• [GIVEN RECORDS]:

════

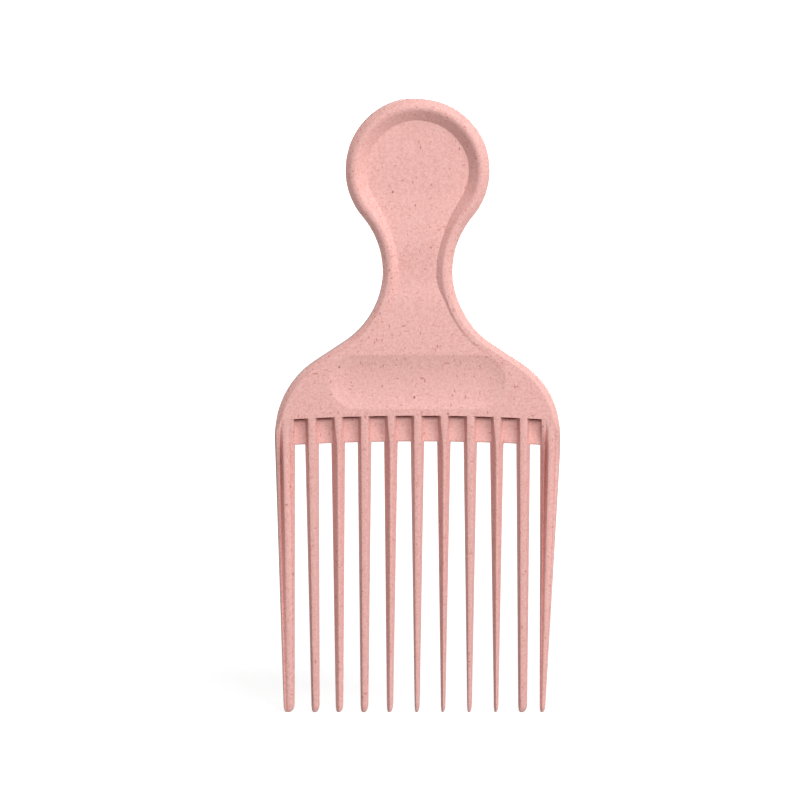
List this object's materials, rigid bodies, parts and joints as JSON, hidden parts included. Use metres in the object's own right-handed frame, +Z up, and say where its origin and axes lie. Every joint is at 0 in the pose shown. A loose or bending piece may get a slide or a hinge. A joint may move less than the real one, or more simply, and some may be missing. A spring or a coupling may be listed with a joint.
{
  "type": "afro pick",
  "caption": "Moulded hair pick with a round recessed grip, a waisted neck, wide rounded shoulders and a row of long tapering teeth.",
  "frame": {"origin": "middle of the row of tooth tips, on the surface that the tips stand on", "axes": "+Z up from the tips to the head, +X across the teeth, and the front with the dish faces -Y"},
  "size_m": [0.0781, 0.007, 0.17],
  "materials": {
    "straw_plastic": "matt pink plastic with fine reddish-brown straw specks"
  },
  "bodies": {
    "root": {"head_rim": "straw_plastic", "neck_rail_left": "straw_plastic", "neck_rail_right": "straw_plastic", "grip_floor": "straw_plastic", "shoulder": "straw_plastic", "root_bar": "straw_plastic", "tooth_01": "straw_plastic", "tooth_02": "straw_plastic", "tooth_03": "straw_plastic", "tooth_04": "straw_plastic", "tooth_05": "straw_plastic", "tooth_06": "straw_plastic", "tooth_07": "straw_plastic", "tooth_08": "straw_plastic", "tooth_09": "straw_plastic", "tooth_10": "straw_plastic", "tooth_11": "straw_plastic"}
  },
  "joints": []
}
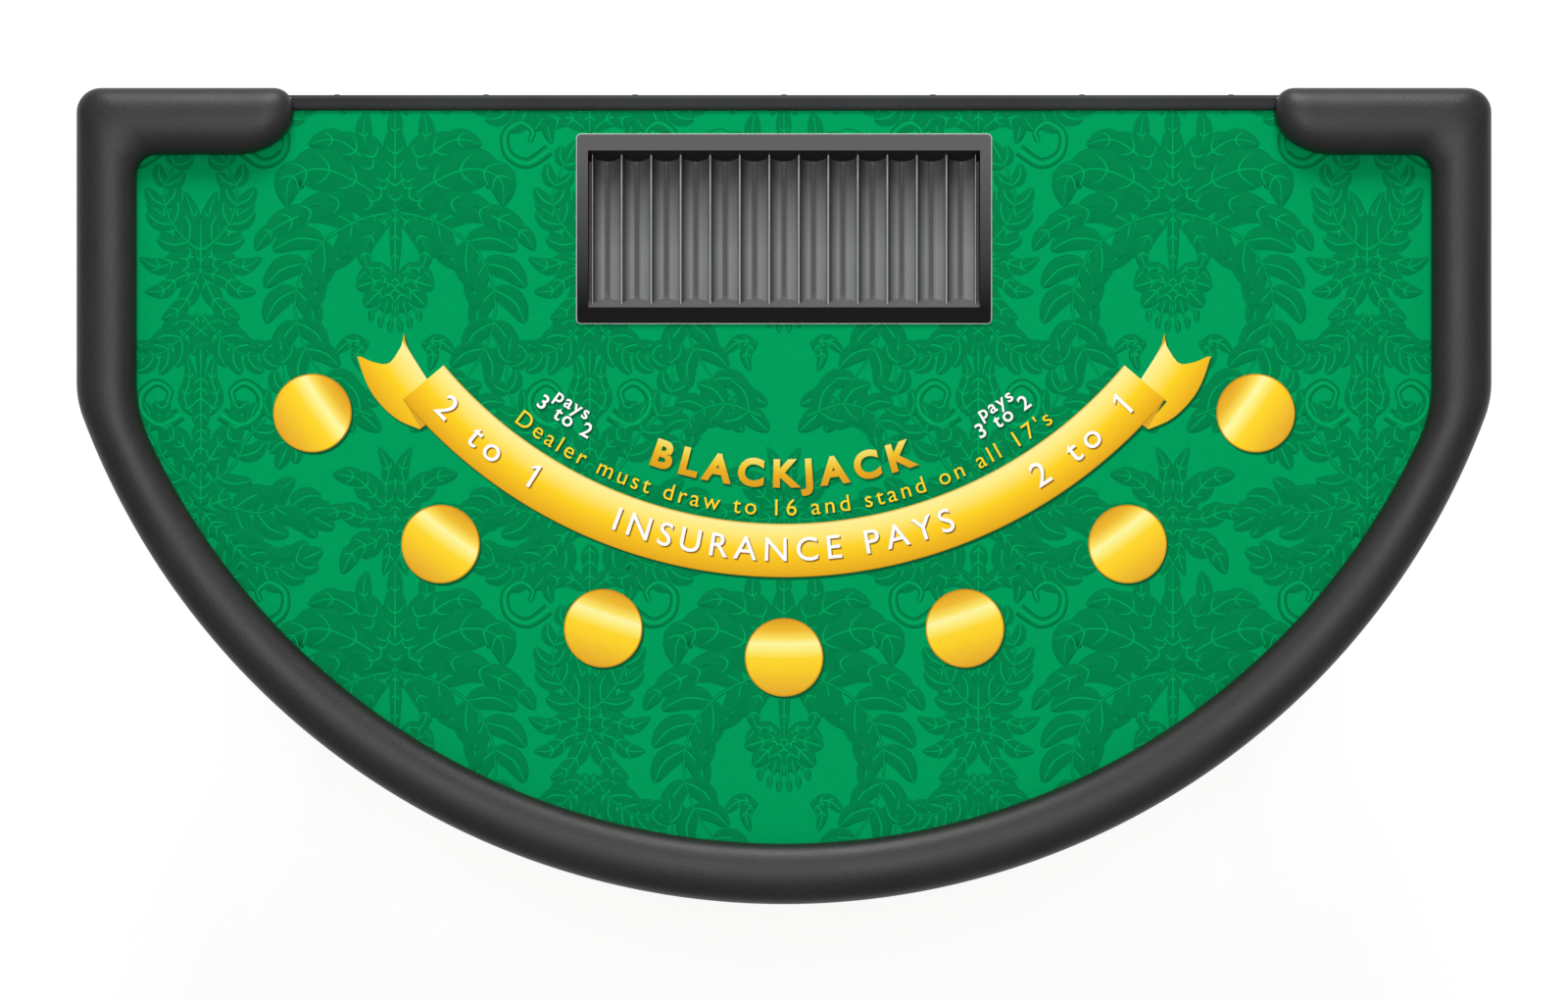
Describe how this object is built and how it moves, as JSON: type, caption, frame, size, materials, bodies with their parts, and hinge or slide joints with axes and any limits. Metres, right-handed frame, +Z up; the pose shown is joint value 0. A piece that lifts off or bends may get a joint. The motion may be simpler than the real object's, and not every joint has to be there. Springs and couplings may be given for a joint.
{
  "type": "blackjack table",
  "caption": "D-shaped blackjack table with a padded black armrest, printed green layout cloth, lift-out chip tray and folding steel leg frames.",
  "frame": {"origin": "on the floor, at the centre of the footprint", "axes": "+X to the dealer's left, along the table's width; +Y to the dealer's straight edge; +Z up from the floor"},
  "size_m": [2.08, 1.2, 0.806],
  "materials": {
    "plywood": "unfinished birch plywood",
    "underlay": "closed-cell foam sheet",
    "layout": "printed woven polyester cloth, damask ground",
    "foam": "open-cell upholstery foam",
    "vinyl": "black grained vinyl upholstery, semi-matt",
    "trim": "satin black powder coat",
    "zinc": "bright zinc plate",
    "board": "dark stained wood, satin lacquer",
    "softwood": "planed softwood",
    "bezel": "graphite powder coat, satin",
    "bezel_edge": "bright bare edge",
    "pan": "graphite powder coat, satin",
    "tubes": "satin grey",
    "frame_steel": "black powder coat, fine texture",
    "plug": "moulded black plastic",
    "rubber": "moulded black rubber"
  },
  "bodies": {
    "table_top": {"deck": "plywood", "underlay": "underlay", "layout_cloth": "layout", "rail_base": "plywood", "rail_foam": "foam", "rail_cover": "vinyl", "rail_bolts": "zinc", "rail_washers": "zinc", "dealer_trim": "trim", "trim_screws": "trim", "apron_back": "board", "apron_left": "board", "apron_right": "board", "apron_front_left": "board", "apron_front_centre": "board", "apron_front_right": "board", "apron_blocks": "softwood", "well_frame": "softwood", "left_hinge_blocks": "frame_steel", "left_bracket_screws": "zinc", "left_stay_bracket": "zinc", "left_stay_top_pin": "zinc", "right_hinge_blocks": "frame_steel", "right_bracket_screws": "zinc", "right_stay_bracket": "zinc", "right_stay_top_pin": "zinc"},
    "chip_tray": {"tray_bezel": "bezel", "tray_bezel_lip": "bezel_edge", "tray_pan": "pan", "chip_tubes": "tubes", "tray_end_front": "pan", "tray_end_back": "pan"},
    "left_leg_frame": {"left_hinge_tube": "frame_steel", "left_front_post": "frame_steel", "left_back_post": "frame_steel", "left_stay_bar": "frame_steel", "left_foot_bar": "frame_steel", "left_tube_plugs": "plug", "left_feet": "rubber", "left_stay_lug": "frame_steel", "left_stay_bottom_pin": "zinc"},
    "left_upper_link": {"left_upper_stay": "zinc", "left_elbow_rivet": "zinc"},
    "left_lower_link": {"left_lower_stay": "zinc"},
    "right_leg_frame": {"right_hinge_tube": "frame_steel", "right_front_post": "frame_steel", "right_back_post": "frame_steel", "right_stay_bar": "frame_steel", "right_foot_bar": "frame_steel", "right_tube_plugs": "plug", "right_feet": "rubber", "right_stay_lug": "frame_steel", "right_stay_bottom_pin": "zinc"},
    "right_upper_link": {"right_upper_stay": "zinc", "right_elbow_rivet": "zinc"},
    "right_lower_link": {"right_lower_stay": "zinc"}
  },
  "joints": [
    {"name": "tray_lift", "type": "slide", "parent": "table_top", "child": "chip_tray", "axis": [0, 0, 1], "range_m": [0, 0.12]},
    {"name": "left_leg_fold", "type": "hinge", "parent": "table_top", "child": "left_leg_frame", "pos_m": [-0.715, 0.11, 0.698], "axis": [0, -1, 0], "range_deg": [0, 90]},
    {"name": "left_upper_stay_fold", "type": "hinge", "parent": "table_top", "child": "left_upper_link", "pos_m": [-0.495, 0.11, 0.72], "axis": [0, 1, 0], "range_deg": [0, 46.96]},
    {"name": "left_lower_stay_fold", "type": "hinge", "parent": "left_leg_frame", "child": "left_lower_link", "pos_m": [-0.693, 0.11, 0.508], "axis": [0, -1, 0], "range_deg": [0, 43.04]},
    {"name": "right_leg_fold", "type": "hinge", "parent": "table_top", "child": "right_leg_frame", "pos_m": [0.715, 0.11, 0.698], "axis": [0, 1, 0], "range_deg": [0, 90]},
    {"name": "right_upper_stay_fold", "type": "hinge", "parent": "table_top", "child": "right_upper_link", "pos_m": [0.495, 0.11, 0.72], "axis": [0, -1, 0], "range_deg": [0, 46.96]},
    {"name": "right_lower_stay_fold", "type": "hinge", "parent": "right_leg_frame", "child": "right_lower_link", "pos_m": [0.693, 0.11, 0.508], "axis": [0, 1, 0], "range_deg": [0, 43.04]}
  ],
  "couplings": [
    {"joint": "left_upper_stay_fold", "follows": "left_leg_fold", "ratio": 0.52173},
    {"joint": "left_lower_stay_fold", "follows": "left_leg_fold", "ratio": 0.47827},
    {"joint": "right_upper_stay_fold", "follows": "right_leg_fold", "ratio": 0.52173},
    {"joint": "right_lower_stay_fold", "follows": "right_leg_fold", "ratio": 0.47827}
  ]
}
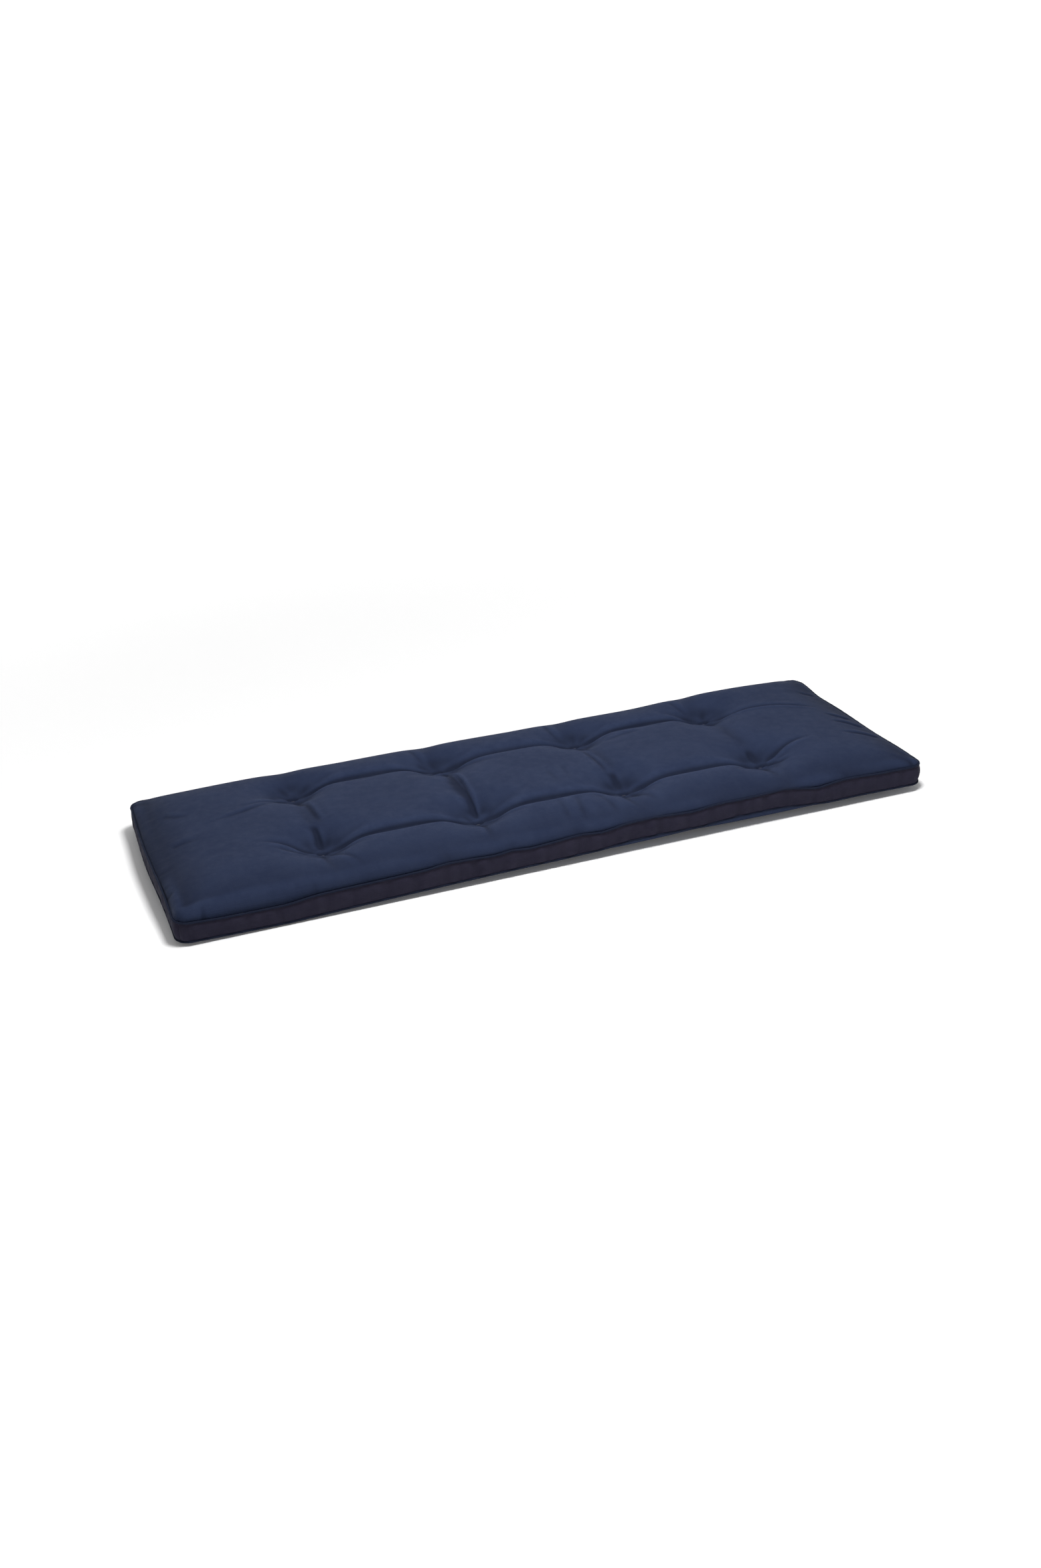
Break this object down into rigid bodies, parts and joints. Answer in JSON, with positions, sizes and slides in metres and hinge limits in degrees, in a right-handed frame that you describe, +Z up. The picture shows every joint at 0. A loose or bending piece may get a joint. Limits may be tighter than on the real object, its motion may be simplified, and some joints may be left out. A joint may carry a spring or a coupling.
{
  "type": "futon mattress",
  "caption": "Narrow rectangular tufted futon mattress with a boxed, piped cloth cover over wadding and a foam core, used lying flat as a bed or bench pad.",
  "frame": {"origin": "middle of the underside, on the surface that the mattress lies on", "axes": "+X along the length, +Y from the front long side to the back one, +Z up"},
  "size_m": [1.504, 0.504, 0.09],
  "materials": {
    "cover_fabric": "plain woven navy cotton",
    "border_fabric": "plain woven navy cotton",
    "piping_fabric": "navy cotton bias tape over cord",
    "foam": "open-cell foam, dull",
    "wadding": "matted cotton and polyester fibre",
    "sewing_thread": "navy sewing thread",
    "tufting_twine": "waxed navy twine"
  },
  "bodies": {
    "root": {"top_panel": "cover_fabric", "bottom_panel": "cover_fabric", "front_border": "border_fabric", "back_border": "border_fabric", "left_border": "border_fabric", "right_border": "border_fabric", "top_piping": "piping_fabric", "bottom_piping": "piping_fabric", "foam_core": "foam", "upper_wadding": "wadding", "lower_wadding": "wadding", "top_seam_thread": "sewing_thread", "bottom_seam_thread": "sewing_thread", "corner_seam_threads": "sewing_thread", "closing_stitches": "sewing_thread", "tuft_twine_1": "tufting_twine", "tuft_twine_2": "tufting_twine", "tuft_twine_3": "tufting_twine", "tuft_twine_4": "tufting_twine", "tuft_twine_5": "tufting_twine", "tuft_twine_6": "tufting_twine", "tuft_twine_7": "tufting_twine", "tuft_twine_8": "tufting_twine"}
  },
  "joints": []
}
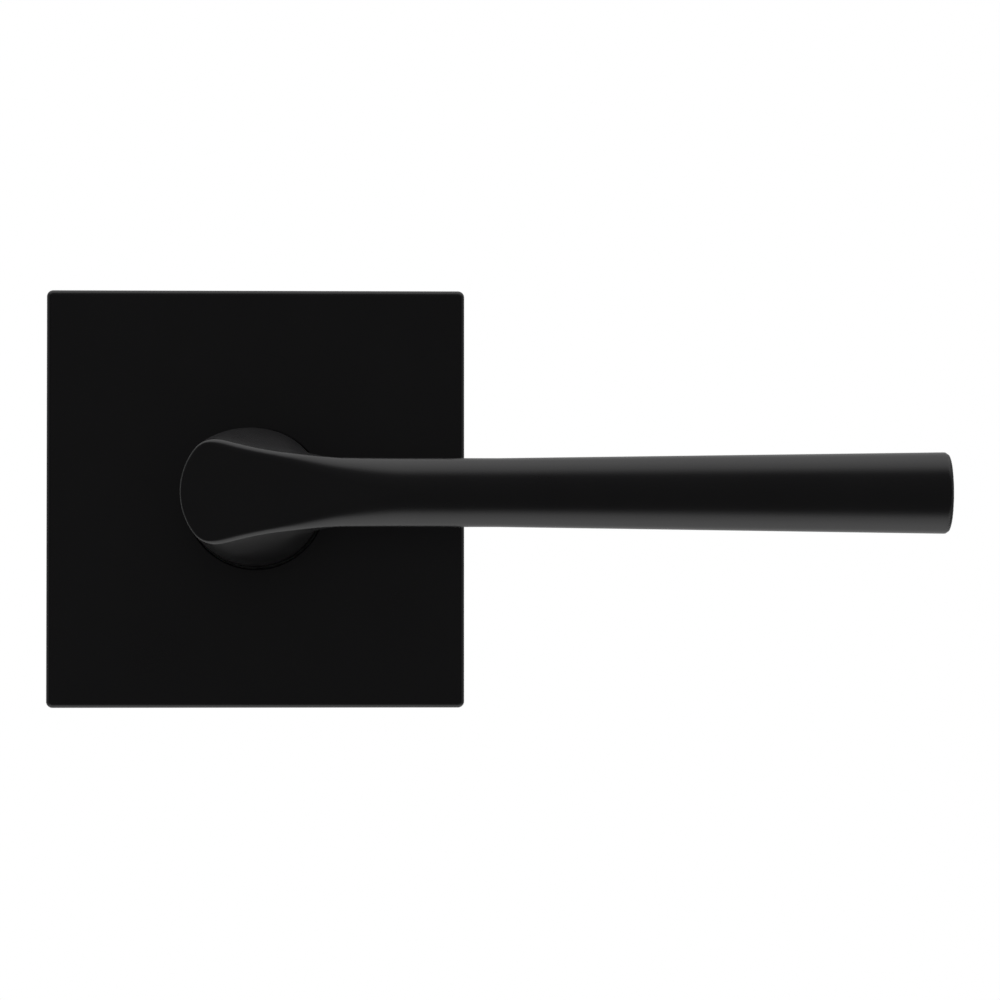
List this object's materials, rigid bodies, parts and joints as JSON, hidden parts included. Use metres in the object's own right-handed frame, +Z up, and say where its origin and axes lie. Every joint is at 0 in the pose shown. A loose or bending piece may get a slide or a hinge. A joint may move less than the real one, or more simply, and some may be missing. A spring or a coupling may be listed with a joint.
{
  "type": "door lever handle",
  "caption": "Interior door lever on a square rose: round neck, flat fishtail face, round swelling arm, sprung mechanism behind the rose.",
  "frame": {"origin": "the spindle's axis where it crosses the face of the door", "axes": "+X from the spindle towards the tip of the lever, +Y into the door, +Z up"},
  "size_m": [0.1383, 0.1066, 0.0666],
  "materials": {
    "satin_black_coating": "satin",
    "die_cast_zinc": "satin",
    "zinc_plated_steel": "satin",
    "spring_steel": "satin",
    "sintered_bronze": "matte",
    "black_oxide_steel": "satin",
    "natural_nylon": "satin"
  },
  "bodies": {
    "door_side": {"rose_cover": "satin_black_coating", "mounting_plate": "die_cast_zinc", "neck_bush": "natural_nylon", "bearing_bush": "sintered_bronze", "spring_cup": "zinc_plated_steel", "return_spring": "spring_steel", "stop_pin": "zinc_plated_steel", "cup_screw_1": "zinc_plated_steel", "cup_screw_2": "zinc_plated_steel", "cup_screw_3": "zinc_plated_steel", "through_screw_left": "zinc_plated_steel", "through_screw_right": "zinc_plated_steel", "lock_washer_left": "spring_steel", "lock_washer_right": "spring_steel", "rose_clip_top": "spring_steel", "rose_clip_bottom": "spring_steel", "clip_rivet_top": "zinc_plated_steel", "clip_rivet_bottom": "zinc_plated_steel"},
    "lever_side": {"lever": "satin_black_coating", "set_screw": "black_oxide_steel", "thrust_washer": "natural_nylon", "drive_tube": "zinc_plated_steel", "spindle": "zinc_plated_steel", "spring_driver": "zinc_plated_steel", "wave_washer": "spring_steel", "retaining_ring": "spring_steel"}
  },
  "joints": [
    {"name": "lever_turn", "type": "hinge", "parent": "door_side", "child": "lever_side", "pos_m": [0, 0, 0], "axis": [0, 1, 0], "range_deg": [-45, 45], "stiffness_Nm_per_rad": 1.8, "springref_deg": -1.43, "deforming": ["return_spring"]}
  ]
}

════

• [EXERCISE DESCRIPTION]: Identify which lines contain the word "that" and copy each one.

• [SOLUTION FOR THIS TASK]:
  "frame": {"origin": "middle of the row of tooth tips, on the surface that the tips stand on", "axes": "+Z up from the tips to the head, +X across the teeth, and the front with the dish faces -Y"},
Describe how this object is built and how it moves, as JSON: type, caption, frame, size, materials, bodies with their parts, and hinge or slide joints with axes and any limits. Metres, right-handed frame, +Z up; the pose shown is joint value 0. A piece that lifts off or bends may get a joint. The motion may be simpler than the real object's, and not every joint has to be there. Springs and couplings may be given for a joint.
Break this object down into rigid bodies, parts and joints. Answer in JSON, with positions, sizes and slides in metres and hinge limits in degrees, in a right-handed frame that you describe, +Z up. The picture shows every joint at 0. A loose or bending piece may get a joint. Limits may be tighter than on the real object, its motion may be simplified, and some joints may be left out. A joint may carry a spring or a coupling.
  "frame": {"origin": "middle of the underside, on the surface that the mattress lies on", "axes": "+X along the length, +Y from the front long side to the back one, +Z up"},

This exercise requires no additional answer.